Delegates and clients often ask us about how we develop our drama-based training programmes. We use an approach to developing our scripts which is not dissimilar to the nature of digital texts; that is to say that they have multiple authors and are highly collaborative. Like the digital medium they are also volatile as the audience make their own decisions about what changes they want the actors to make to the scenes, as it plays out in front of them.
There are six stages to our creative process.
- We research the issues our client wants us to address. This might be via direct observations for subjects such as customer service or patient experience. We also meet with managers and staff, read surveys, reports conducted internally and where the organisation is regulated, external reports too.
- We write a number of character profiles and possible scenarios based on our research.

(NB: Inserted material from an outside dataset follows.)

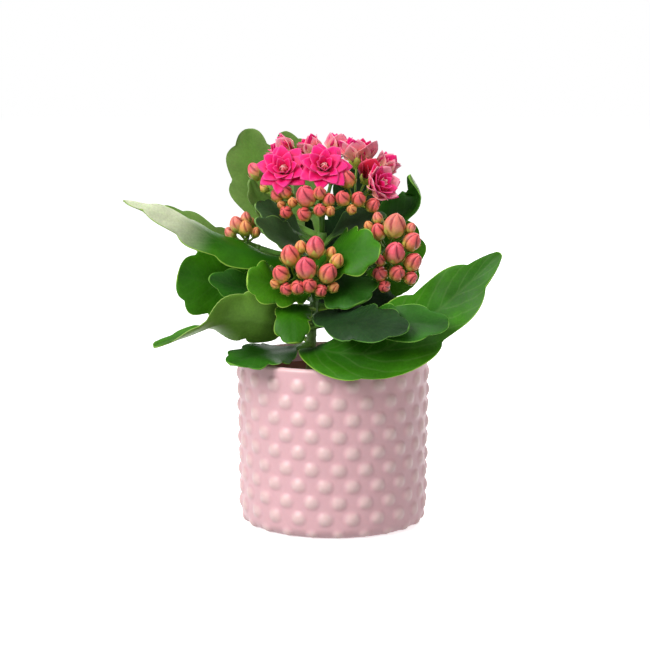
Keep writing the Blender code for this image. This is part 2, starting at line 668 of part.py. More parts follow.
def make_head(name, head, collection, cutters, materials):
    """A flower head: its flowers and large buds, and one branched stalk that carries them."""
    forks = {key: plant_point(point) for key, point in head["forks"].items()}
    tubes = bmesh.new()
    ends = []
    for key, (fork, centre, radius, dome, depth) in head["flowers"].items():
        end = make_flower(
            key, forks[fork], plant_point(centre), plant_length(radius), plant_length(dome),
            plant_length(depth), collection, materials["petals"],
        )
        ends.append((fork, end))
    for key, (fork, centre, width) in head["buds"].items():
        wide = plant_length(width)
        end = make_bud(key, forks[fork], plant_point(centre), wide, collection, materials["buds"])
        ends.append((fork, end))
    for fork, centre, width in head["small_buds"]:
        point = plant_point(centre)
        direction = (point - forks[fork]).normalized()
        wide = plant_length(width)
        reach = wide / 2.0 * BUD_SLENDERNESS
        add_swelling(tubes, point, direction, wide, reach, reach, BUD_RIBS, 0.0, (6, 4))
        ends.append((fork, point))
    for fork, end in ends:
        add_rod(tubes, forks[fork], end, PEDICEL_RADIUS, PEDICEL_RADIUS, 5)
    route = [plant_point(point) for point in head["route"]]
    for fork in forks.values():
        add_rod(tubes, route[-1], fork, BRANCH_RADIUS, BRANCH_RADIUS, 6)
        node = Matrix.Translation(fork)
        bmesh.ops.create_icosphere(tubes, subdivisions=1, radius=BRANCH_RADIUS * 1.5, matrix=node)
    for first, second in zip(route, route[1:]):
        add_rod(tubes, first, second, STALK_RADIUS, STALK_RADIUS, 6)
    for point in route:
        knee = Matrix.Translation(point)
        bmesh.ops.create_icosphere(tubes, subdivisions=1, radius=STALK_RADIUS * 1.3, matrix=knee)
    branches = add_object(name + "_branches", tubes, cutters)
    make_cutter(branches)
    trunk = bmesh.new()
    start = stem_point(plant_height(head["start"]))
    heading = route[0] - start
    if start.z >= STEM_TOP_HEIGHT:
        start = start + Vector((0.0, 0.0, GAP))
    else:
        heading.z = 0.0
        start = start + heading.normalized() * (STEM_RADIUS + GAP + STALK_RADIUS * 0.6)
    points = [start] + route
    add_rod(trunk, points[0], points[1], STALK_RADIUS, STALK_RADIUS, 6)
    stalk = add_object("flower_stalk_" + name, trunk, collection, materials["stalks"])
    add_boolean(stalk, branches, "UNION", use_self=True)
    return stalk


def main():
    clear_scene()
    parts = new_collection("potted_kalanchoe")
    cutters = new_collection("cutters")
    glaze = new_material("pink_glaze", (0.76, 0.48, 0.53), 0.35)
    plastic = new_material("grower_plastic", (0.12, 0.045, 0.03), 0.6)
    soil = new_material("potting_soil", (0.03, 0.02, 0.014), 0.95)
    stems = new_material("stem_green", (0.08, 0.22, 0.03), 0.5)
    leaves = new_material("leaf_green", (0.04, 0.20, 0.015), 0.35)
    petals = new_material("petal_pink", (0.83, 0.01, 0.19), 0.5)
    buds = new_material("bud_coral", (0.75, 0.14, 0.12), 0.5)
    make_pot(parts, cutters, glaze)
    make_grower_pot(parts, cutters, plastic)
    make_soil(parts, cutters, soil)
    make_stem(parts, stems)
    for name, leaf in LEAVES.items():
        make_leaf(name, leaf, parts, leaves)
    head_materials = dict(petals=petals, buds=buds, stalks=stems)
    for name, head in HEADS.items():
        make_head(name, head, parts, cutters, head_materials)


main()
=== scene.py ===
import math
import random

import bmesh
import bpy
from mathutils import Matrix, Vector, noise


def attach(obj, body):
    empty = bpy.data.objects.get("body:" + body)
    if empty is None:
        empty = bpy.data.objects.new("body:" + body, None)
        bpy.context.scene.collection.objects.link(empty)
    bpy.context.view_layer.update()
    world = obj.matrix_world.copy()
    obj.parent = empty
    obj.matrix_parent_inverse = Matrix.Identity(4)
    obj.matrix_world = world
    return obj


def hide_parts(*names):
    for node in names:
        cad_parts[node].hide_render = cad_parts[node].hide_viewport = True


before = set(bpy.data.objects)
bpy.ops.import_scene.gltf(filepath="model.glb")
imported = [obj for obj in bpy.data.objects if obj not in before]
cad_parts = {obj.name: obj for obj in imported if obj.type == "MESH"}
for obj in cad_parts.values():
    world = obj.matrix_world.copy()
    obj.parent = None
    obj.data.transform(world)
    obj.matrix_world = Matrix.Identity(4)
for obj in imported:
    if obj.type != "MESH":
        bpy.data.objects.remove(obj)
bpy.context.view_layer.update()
mm = 0.001
weld = 0.02 * mm
fullTurn = 2.0 * math.pi
up = Vector((0.0, 0.0, 1.0))
print("frame loaded:", len(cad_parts), "nodes")


def paint(red, green, blue):  # a screen colour, 0 to 255, as the linear colour that shaders use
    shares = [channel / 255.0 for channel in (red, green, blue)]
    return tuple(s / 12.92 if s <= 0.04045 else ((s + 0.055) / 1.055) ** 2.4 for s in shares)


def blendColor(first, second, share):
    return tuple(a + (b - a) * share for a, b in zip(first, second))


def ramp(value, low, high):  # 0 below low, 1 above high, smooth between
    t = max(0.0, min(1.0, (value - low) / (high - low)))
    return t * t * (3.0 - 2.0 * t)


def point(values):
    return Vector(values) * mm


def newMaterial(name, roughness, **constants):
    material = bpy.data.materials.new(name)
    material.use_nodes = True
    shader = material.node_tree.nodes["Principled BSDF"]
    shader.inputs["Roughness"].default_value = roughness
    for socket, value in constants.items():
        shader.inputs[socket.replace("_", " ")].default_value = value
    return material, material.node_tree, shader


def node(tree, kind, inputs=(), **settings):
    made = tree.nodes.new("ShaderNode" + kind)
    for key, value in settings.items():
        setattr(made, key, value)
    for socket, value in dict(inputs).items():
        if isinstance(value, bpy.types.NodeSocket):
            tree.links.new(value, made.inputs[socket])
        else:
            made.inputs[socket].default_value = value
    return made


def mathNode(tree, operation, first, second=0.0):
    return node(tree, "Math", {0: first, 1: second}, operation=operation).outputs[0]


def mixNode(tree, factor, first, second, blendType="MIX"):
    mix = node(tree, "Mix", {0: factor, 6: first, 7: second}, data_type="RGBA", blend_type=blendType)
    return mix.outputs[2]


def noiseNode(tree, vector, scale, detail=3.0, rough=0.55):
    made = node(tree, "TexNoise", {"Vector": vector, "Scale": scale, "Detail": detail, "Roughness": rough})
    return made.outputs[0]


def rangeNode(tree, value, fromLow, fromHigh, toLow, toHigh):
    limits = {"From Min": fromLow, "From Max": fromHigh, "To Min": toLow, "To Max": toHigh}
    return node(tree, "MapRange", {"Value": value, **limits}).outputs[0]


def patchNode(tree, value, toLow, toHigh):  # nearly all of a noise lies between 0.3 and 0.7
    return rangeNode(tree, value, 0.3, 0.7, toLow, toHigh)


def objectSpot(tree):
    return node(tree, "TexCoord").outputs["Object"]


def tintNode(tree):
    return node(tree, "Attribute", attribute_name="tint")


def shaded(tree, color, first, second=None):  # a colour made lighter and darker by one or two patterns
    level = first if second is None else mathNode(tree, "MULTIPLY", first, second)
    grey = node(tree, "CombineColor", {0: level, 1: level, 2: level}).outputs[0]
    return mixNode(tree, 1.0, color, grey, "MULTIPLY")


def colorShader(tree, shader, color):
    tree.links.new(color, shader.inputs["Base Color"])


def bumpNode(tree, shader, height, strength, distance):
    bump = node(tree, "Bump", {"Height": height, "Strength": strength, "Distance": distance})
    tree.links.new(bump.outputs[0], shader.inputs["Normal"])


def finishPiece(name, bm, materials, replaced=()):
    mesh = bpy.data.meshes.new(name)
    bm.to_mesh(mesh)
    bm.free()
    mesh.shade_smooth()
    piece = bpy.data.objects.new(name, mesh)
    bpy.context.scene.collection.objects.link(piece)
    for material in materials:
        mesh.materials.append(material)
    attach(piece, "root")
    if replaced:
        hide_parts(*replaced)
    return piece


def tintLayer(bm):
    return bm.verts.layers.float_color.get("tint") or bm.verts.layers.float_color.new("tint")


def anyAngle(draw):
    return draw.uniform(0.0, 6.28)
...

- We work with our actors to devise the scenes. Devising is a highly collaborative way of working which enables the actors to find the character and improvise dialogue. One of the most famous exponents of this approach is of course the director Mike Leigh.
- Write the scripts based on the devised work with the actors.
- The performance.
- The re-direction of the play by the audience, where the actors improvise based on the comments and interactions of the audience members.
At all time the work is open to change, even during performance, this requires a high level of trust amongst the team for this to be managed. Our work reflects a continual learning conversation, and a lively one at that between our team of facilitators, actors, our clients and delegates.